Render every entry exactly as it appears.

### 3D code data

________________________

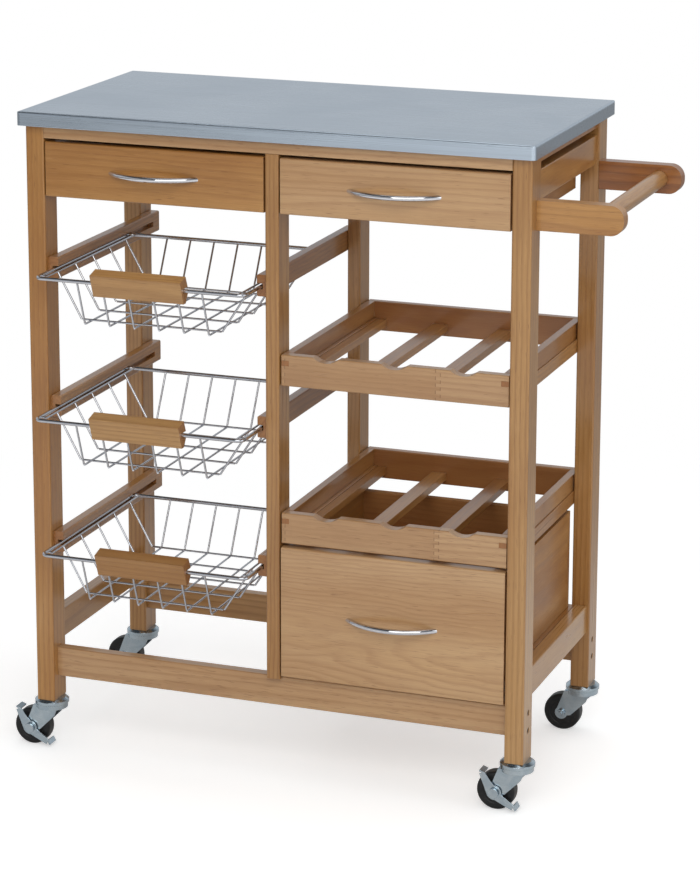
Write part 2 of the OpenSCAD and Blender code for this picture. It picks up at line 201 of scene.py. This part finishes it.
def wood(name, axis, seed, pith, tones=HONEY, ring=0.0055, swirl=0.012, along=2.2,
         contrast=0.6, gloss=0.34, coat=0.5, joints=None, cross=None):
    """Varnished pine with the grain along one axis, cut from rings round a pith that lies off the bar.
    joints are a rack front's staves: pitch, start and tooth. Past the depth cross, a back board's grain
    runs along X."""
    s = Surface(name, Specular_IOR_Level=0.5, Coat_Weight=coat, Coat_Roughness=0.13, Coat_IOR=1.48)
    early, second, late_tone = tones
    p = s.split(s.place)
    g, v, w = (p[i] for i in (INDEX[axis],) + OTHERS[axis])
    if cross is not None:
        back = s.math("GREATER_THAN", p[1], cross)
        front = s.math("SUBTRACT", 1.0, back)
        g = s.math("ADD", s.math("MULTIPLY", p[0], back), s.math("MULTIPLY", p[1], front))
        v = s.math("ADD", s.math("MULTIPLY", p[1], back), s.math("MULTIPLY", p[0], front))
    if joints:
        g, v, tone, glue = finger_joints(s, g, v, w, seed, *joints)
    base = s.join(s.math("ADD", g, seed * 1.37), v, w)

    def streaks(lengthwise, crosswise, *settings, **output):
        stretched = s.vmath("MULTIPLY", base, (lengthwise, crosswise, crosswise))
        return s.noise(stretched, 1.0, *settings, **output)

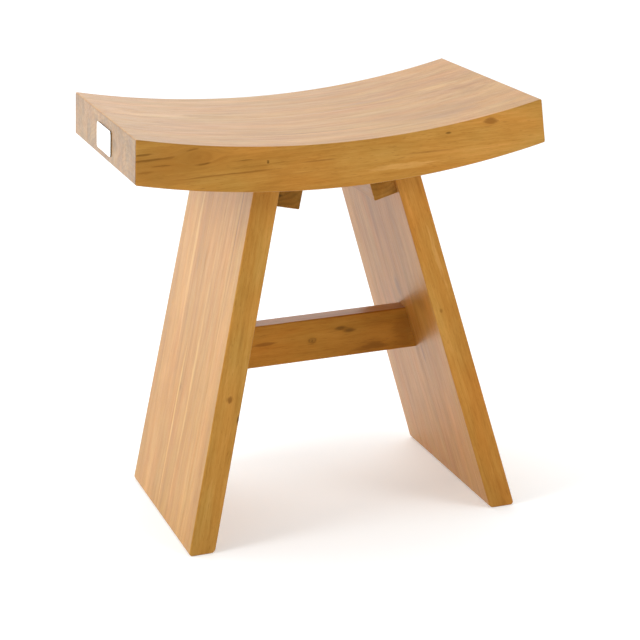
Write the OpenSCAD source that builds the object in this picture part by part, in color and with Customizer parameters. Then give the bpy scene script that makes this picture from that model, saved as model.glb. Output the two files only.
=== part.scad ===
// Dipped-seat shower stool in solid teak, glued and screwed together.
// Origin: on the floor, under the centre of the seat. +Z up, X along the seat, front at -Y.

/* [Seat] */
// Length of the seat over its ends, measured along its underside
seat_w = 450; // [360:1:560]
// Depth of the seat from front to back
seat_d = 297; // [240:1:380]
// Height of the seat's upper end corners above the floor
seat_end_h = 464; // [380:1:580]
// Thickness of the seat, measured straight down
seat_t = 48; // [38:1:62]
// Radius of the dip, the same above and below
dip_r = 1015; // [800:5:2000]
// Angle of the seat's ends off upright, wider at the bottom
end_rake = 4.25; // [0:0.25:12]
// Width of the front seat board
front_board_w = 61; // [45:1:76]
// Width of the seat board behind the front one
mid_front_board_w = 105; // [80:1:128]
// Width of the third seat board; the back board is what remains
mid_back_board_w = 66; // [40:1:80]

/* [Legs] */
// Distance between the outer faces of the legs at the floor
foot_span = 379; // [330:1:470]
// Depth of each leg at the floor
leg_foot_d = 262; // [215:1:320]
// Thickness of each leg
leg_t = 28.5; // [23:0.5:36]
// Angle each leg leans in from upright
leg_splay = 13.9; // [6:0.1:17]
// Angle each leg's front and back edges lean in from upright
leg_taper = 2; // [0:0.1:3.5]
// Width of each leg's narrow board at the floor
narrow_board_w = 47; // [30:1:60]
// Width of each leg's middle board; the wide board is what remains
mid_board_w = 104; // [80:1:125]

/* [Stretcher] */
// Thickness of the stretcher from front to back
stretcher_t = 25; // [18:1:30]
// Height of the stretcher's section
stretcher_h = 48; // [34:1:70]
// Height of the stretcher's lower face above the floor
stretcher_z = 163; // [120:1:220]
// Thickness of the stub tenons
tenon_t = 12; // [8:1:14]
// Height of the stub tenons
tenon_h = 30; // [20:1:32]
// How far the stub tenons reach into the legs
tenon_l = 15; // [10:1:17]
// Room left past the end of each tenon, for glue
tenon_gap = 1; // [0.5:0.5:2]

/* [Cleats] */
// Width of the cleats' section
cleat_w = 27; // [22:1:30]
// Height of the cleats' section where it meets the leg
cleat_h = 24; // [20:1:32]
// How far the cleats' ends sit in from the legs' edges
cleat_inset = 6; // [2:1:20]

/* [Dowels and screws] */
// Diameter of the dowels between the legs and the seat
dowel_d = 10; // [6:1:12]
// How far the dowels reach into the legs
dowel_in_leg = 28; // [18:1:34]
// How far the dowels reach into the seat
dowel_in_seat = 22; // [14:1:28]
// Room left past each end of a dowel, for glue
dowel_gap = 1; // [0.5:0.5:2]
// Distance from the middle of a leg's depth to its inner dowels
dowel_inner_y = 46; // [36:1:50]
// Distance from the edge of a leg's top to its outer dowels
dowel_edge = 16.5; // [12:0.5:20]
// Shank diameter of the screws
screw_d = 4; // [3:0.5:5]
// Head diameter of the screws
screw_head_d = 8; // [6.5:0.5:9]
// Length of the screws
screw_l = 38; // [34:1:40]
// How much wider than its screw each hole through a cleat is
screw_clear = 0.4; // [0.2:0.1:1]
// Distance past the inner dowels to the outer screws that go into the leg
leg_screw_gap = 14; // [12:0.5:16]

/* [End plate] */
// Width of the blank plate on the seat's left end
plate_w = 66; // [40:1:90]
// Height of the blank plate
plate_h = 28; // [18:1:30]
// Thickness of the blank plate
plate_t = 1.2; // [0.6:0.2:2]
// Radius of the plate's corners
plate_r = 4.5; // [2:0.5:8]
// Distance from the seat's lower edge up to the plate
plate_edge = 7.5; // [4:0.5:8]
// How far the plate sits forward of the middle of the end
plate_forward = 4; // [0:1:20]

/* [Hidden] */
$fn = 96;

dip_fn = 600;                                   // sides on the long arcs
over = 20;                                      // how far a cutting shape runs past what it cuts
far = 2000;                                     // bigger than the stool, for half spaces

// Heights of the dip. Both faces are arcs of one radius, seat_t apart.
top_half_w = seat_w / 2 - seat_t * tan(end_rake);
top_centre_z = seat_end_h + sqrt(dip_r * dip_r - top_half_w * top_half_w);
under_centre_z = top_centre_z - seat_t;
function under_z(x) = under_centre_z - sqrt(dip_r * dip_r - x * x);
end_under_z = under_z(seat_w / 2);

// Lines between the seat boards, from front to back
seat_lines = [
    -seat_d / 2,
    -seat_d / 2 + front_board_w,
    -seat_d / 2 + front_board_w + mid_front_board_w,
    -seat_d / 2 + front_board_w + mid_front_board_w + mid_back_board_w,
    seat_d / 2
];
seat_tones = ["#d9b48c", "#d6ae84", "#dcb88f", "#d4ab80"];

// Lines between the right leg's boards, from front to back. The left leg is the same, half a turn round.
narrow_line = leg_foot_d / 2 - narrow_board_w;
leg_lines = [-far, narrow_line - mid_board_w, narrow_line, far];
leg_tones = ["#d3a577", "#d8ad80", "#cf9f70"];

// Distance along a leg, at depth "inner" from its outer face, up to the seat's underside
function leg_reach(inner) =
    let (
        px = foot_span / 2 - inner * cos(leg_splay),
        pz = -inner * sin(leg_splay),
        b = -px * sin(leg_splay) + (pz - under_centre_z) * cos(leg_splay),
        c = px * px + (pz - under_centre_z) * (pz - under_centre_z) - dip_r * dip_r
    )
    -b - sqrt(b * b - c);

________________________

### THE COMPLETED TASK
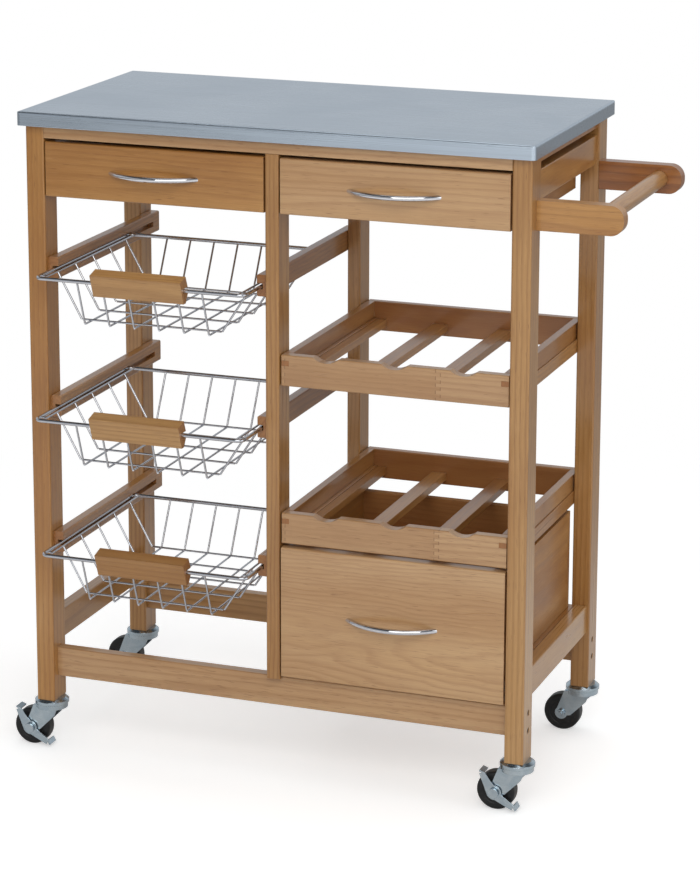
Write part 2 of the OpenSCAD and Blender code for this picture. It picks up at line 201 of scene.py. This part finishes it.
def wood(name, axis, seed, pith, tones=HONEY, ring=0.0055, swirl=0.012, along=2.2,
         contrast=0.6, gloss=0.34, coat=0.5, joints=None, cross=None):
    """Varnished pine with the grain along one axis, cut from rings round a pith that lies off the bar.
    joints are a rack front's staves: pitch, start and tooth. Past the depth cross, a back board's grain
    runs along X."""
    s = Surface(name, Specular_IOR_Level=0.5, Coat_Weight=coat, Coat_Roughness=0.13, Coat_IOR=1.48)
    early, second, late_tone = tones
    p = s.split(s.place)
    g, v, w = (p[i] for i in (INDEX[axis],) + OTHERS[axis])
    if cross is not None:
        back = s.math("GREATER_THAN", p[1], cross)
        front = s.math("SUBTRACT", 1.0, back)
        g = s.math("ADD", s.math("MULTIPLY", p[0], back), s.math("MULTIPLY", p[1], front))
        v = s.math("ADD", s.math("MULTIPLY", p[1], back), s.math("MULTIPLY", p[0], front))
    if joints:
        g, v, tone, glue = finger_joints(s, g, v, w, seed, *joints)
    base = s.join(s.math("ADD", g, seed * 1.37), v, w)

    def streaks(lengthwise, crosswise, *settings, **output):
        stretched = s.vmath("MULTIPLY", base, (lengthwise, crosswise, crosswise))
        return s.noise(stretched, 1.0, *settings, **output)

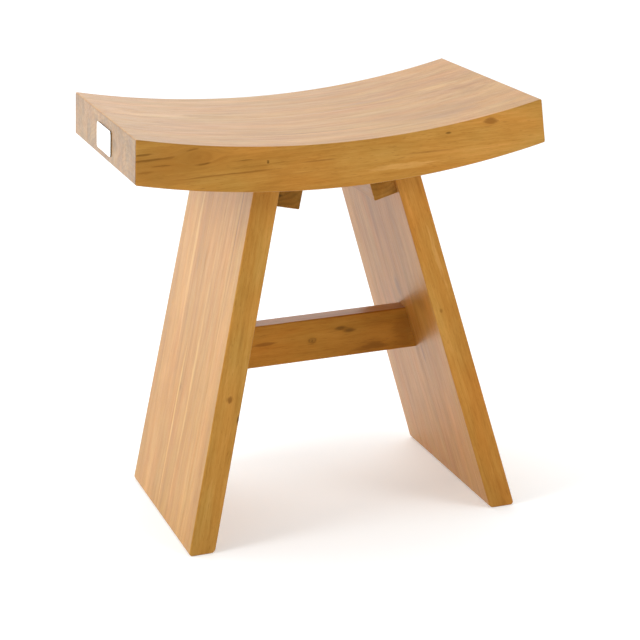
Write the OpenSCAD source that builds the object in this picture part by part, in color and with Customizer parameters. Then give the bpy scene script that makes this picture from that model, saved as model.glb. Output the two files only.
=== part.scad ===
// Dipped-seat shower stool in solid teak, glued and screwed together.
// Origin: on the floor, under the centre of the seat. +Z up, X along the seat, front at -Y.

/* [Seat] */
// Length of the seat over its ends, measured along its underside
seat_w = 450; // [360:1:560]
// Depth of the seat from front to back
seat_d = 297; // [240:1:380]
// Height of the seat's upper end corners above the floor
seat_end_h = 464; // [380:1:580]
// Thickness of the seat, measured straight down
seat_t = 48; // [38:1:62]
// Radius of the dip, the same above and below
dip_r = 1015; // [800:5:2000]
// Angle of the seat's ends off upright, wider at the bottom
end_rake = 4.25; // [0:0.25:12]
// Width of the front seat board
front_board_w = 61; // [45:1:76]
// Width of the seat board behind the front one
mid_front_board_w = 105; // [80:1:128]
// Width of the third seat board; the back board is what remains
mid_back_board_w = 66; // [40:1:80]

/* [Legs] */
// Distance between the outer faces of the legs at the floor
foot_span = 379; // [330:1:470]
// Depth of each leg at the floor
leg_foot_d = 262; // [215:1:320]
// Thickness of each leg
leg_t = 28.5; // [23:0.5:36]
// Angle each leg leans in from upright
leg_splay = 13.9; // [6:0.1:17]
// Angle each leg's front and back edges lean in from upright
leg_taper = 2; // [0:0.1:3.5]
// Width of each leg's narrow board at the floor
narrow_board_w = 47; // [30:1:60]
// Width of each leg's middle board; the wide board is what remains
mid_board_w = 104; // [80:1:125]

/* [Stretcher] */
// Thickness of the stretcher from front to back
stretcher_t = 25; // [18:1:30]
// Height of the stretcher's section
stretcher_h = 48; // [34:1:70]
// Height of the stretcher's lower face above the floor
stretcher_z = 163; // [120:1:220]
// Thickness of the stub tenons
tenon_t = 12; // [8:1:14]
// Height of the stub tenons
tenon_h = 30; // [20:1:32]
// How far the stub tenons reach into the legs
tenon_l = 15; // [10:1:17]
// Room left past the end of each tenon, for glue
tenon_gap = 1; // [0.5:0.5:2]

/* [Cleats] */
// Width of the cleats' section
cleat_w = 27; // [22:1:30]
// Height of the cleats' section where it meets the leg
cleat_h = 24; // [20:1:32]
// How far the cleats' ends sit in from the legs' edges
cleat_inset = 6; // [2:1:20]

/* [Dowels and screws] */
// Diameter of the dowels between the legs and the seat
dowel_d = 10; // [6:1:12]
// How far the dowels reach into the legs
dowel_in_leg = 28; // [18:1:34]
// How far the dowels reach into the seat
dowel_in_seat = 22; // [14:1:28]
// Room left past each end of a dowel, for glue
dowel_gap = 1; // [0.5:0.5:2]
// Distance from the middle of a leg's depth to its inner dowels
dowel_inner_y = 46; // [36:1:50]
// Distance from the edge of a leg's top to its outer dowels
dowel_edge = 16.5; // [12:0.5:20]
// Shank diameter of the screws
screw_d = 4; // [3:0.5:5]
// Head diameter of the screws
screw_head_d = 8; // [6.5:0.5:9]
// Length of the screws
screw_l = 38; // [34:1:40]
// How much wider than its screw each hole through a cleat is
screw_clear = 0.4; // [0.2:0.1:1]
// Distance past the inner dowels to the outer screws that go into the leg
leg_screw_gap = 14; // [12:0.5:16]

/* [End plate] */
// Width of the blank plate on the seat's left end
plate_w = 66; // [40:1:90]
// Height of the blank plate
plate_h = 28; // [18:1:30]
// Thickness of the blank plate
plate_t = 1.2; // [0.6:0.2:2]
// Radius of the plate's corners
plate_r = 4.5; // [2:0.5:8]
// Distance from the seat's lower edge up to the plate
plate_edge = 7.5; // [4:0.5:8]
// How far the plate sits forward of the middle of the end
plate_forward = 4; // [0:1:20]

/* [Hidden] */
$fn = 96;

dip_fn = 600;                                   // sides on the long arcs
over = 20;                                      // how far a cutting shape runs past what it cuts
far = 2000;                                     // bigger than the stool, for half spaces

// Heights of the dip. Both faces are arcs of one radius, seat_t apart.
top_half_w = seat_w / 2 - seat_t * tan(end_rake);
top_centre_z = seat_end_h + sqrt(dip_r * dip_r - top_half_w * top_half_w);
under_centre_z = top_centre_z - seat_t;
function under_z(x) = under_centre_z - sqrt(dip_r * dip_r - x * x);
end_under_z = under_z(seat_w / 2);

// Lines between the seat boards, from front to back
seat_lines = [
    -seat_d / 2,
    -seat_d / 2 + front_board_w,
    -seat_d / 2 + front_board_w + mid_front_board_w,
    -seat_d / 2 + front_board_w + mid_front_board_w + mid_back_board_w,
    seat_d / 2
];
seat_tones = ["#d9b48c", "#d6ae84", "#dcb88f", "#d4ab80"];

// Lines between the right leg's boards, from front to back. The left leg is the same, half a turn round.
narrow_line = leg_foot_d / 2 - narrow_board_w;
leg_lines = [-far, narrow_line - mid_board_w, narrow_line, far];
leg_tones = ["#d3a577", "#d8ad80", "#cf9f70"];

// Distance along a leg, at depth "inner" from its outer face, up to the seat's underside
function leg_reach(inner) =
    let (
        px = foot_span / 2 - inner * cos(leg_splay),
        pz = -inner * sin(leg_splay),
        b = -px * sin(leg_splay) + (pz - under_centre_z) * cos(leg_splay),
        c = px * px + (pz - under_centre_z) * (pz - under_centre_z) - dip_r * dip_r
    )
    -b - sqrt(b * b - c);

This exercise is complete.